— Start —

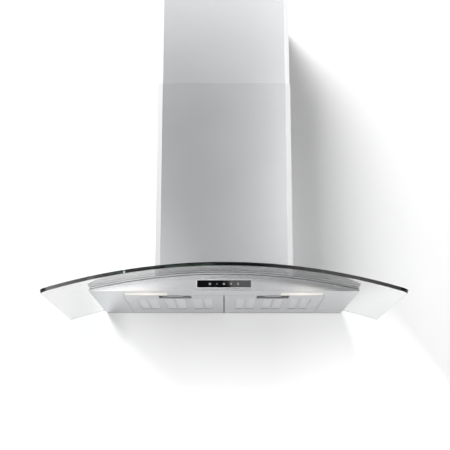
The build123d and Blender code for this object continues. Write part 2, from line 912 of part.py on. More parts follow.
def make_scroll_half(side_name):
    """Half of the moulded scroll, open at the middle, with a flared inlet on its cheek."""
    side = sides[side_name]
    with BuildPart() as half:
        with BuildSketch(fan_plane):
            add(outer_volute)
        extrude(amount=side * scroll_width / 2)
        with BuildSketch(fan_plane):
            add(inner_volute)
        extrude(amount=side * (scroll_width / 2 - scroll_wall), mode=Mode.SUBTRACT)
        with BuildSketch(fan_plane):
            Circle(inlet_radius)
        extrude(amount=side * scroll_width / 2, mode=Mode.SUBTRACT)
        with BuildSketch(fan_plane.offset(side * scroll_width / 2)):
            Circle(inlet_radius + inlet_lip)
            Circle(inlet_radius, mode=Mode.SUBTRACT)
        extrude(amount=side * inlet_lip)
        lip_rims = half.edges().filter_by(GeomType.CIRCLE).group_by(Axis.X)[-1 if side > 0 else 0]
        chamfer(lip_rims.sort_by(SortBy.LENGTH)[0], inlet_lip - inlet_rim)
    save(f"scroll_half_{side_name}", half)


for side_name in sides:
    make_scroll_half(side_name)

# ---------------------------------------------------------------- impeller and motor

# Squirrel-cage wheel: blades folded forward at mid depth, across a web, with a ring at each end
blade_fold = [
    (0, impeller_radius - blade_ring_depth),
    (-blade_hook, impeller_radius - blade_ring_depth / 2),
    (blade_hook, impeller_radius - ring_thickness / 2),
]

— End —

- Task statement
Nothing should be changed: write out all of the data as is.

- Reply to the task
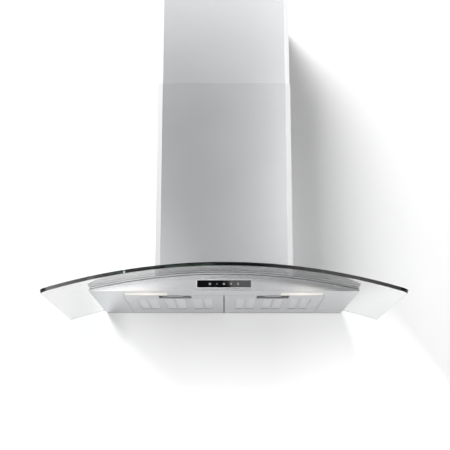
The build123d and Blender code for this object continues. Write part 2, from line 912 of part.py on. More parts follow.
def make_scroll_half(side_name):
    """Half of the moulded scroll, open at the middle, with a flared inlet on its cheek."""
    side = sides[side_name]
    with BuildPart() as half:
        with BuildSketch(fan_plane):
            add(outer_volute)
        extrude(amount=side * scroll_width / 2)
        with BuildSketch(fan_plane):
            add(inner_volute)
        extrude(amount=side * (scroll_width / 2 - scroll_wall), mode=Mode.SUBTRACT)
        with BuildSketch(fan_plane):
            Circle(inlet_radius)
        extrude(amount=side * scroll_width / 2, mode=Mode.SUBTRACT)
        with BuildSketch(fan_plane.offset(side * scroll_width / 2)):
            Circle(inlet_radius + inlet_lip)
            Circle(inlet_radius, mode=Mode.SUBTRACT)
        extrude(amount=side * inlet_lip)
        lip_rims = half.edges().filter_by(GeomType.CIRCLE).group_by(Axis.X)[-1 if side > 0 else 0]
        chamfer(lip_rims.sort_by(SortBy.LENGTH)[0], inlet_lip - inlet_rim)
    save(f"scroll_half_{side_name}", half)


for side_name in sides:
    make_scroll_half(side_name)

# ---------------------------------------------------------------- impeller and motor

# Squirrel-cage wheel: blades folded forward at mid depth, across a web, with a ring at each end
blade_fold = [
    (0, impeller_radius - blade_ring_depth),
    (-blade_hook, impeller_radius - blade_ring_depth / 2),
    (blade_hook, impeller_radius - ring_thickness / 2),
]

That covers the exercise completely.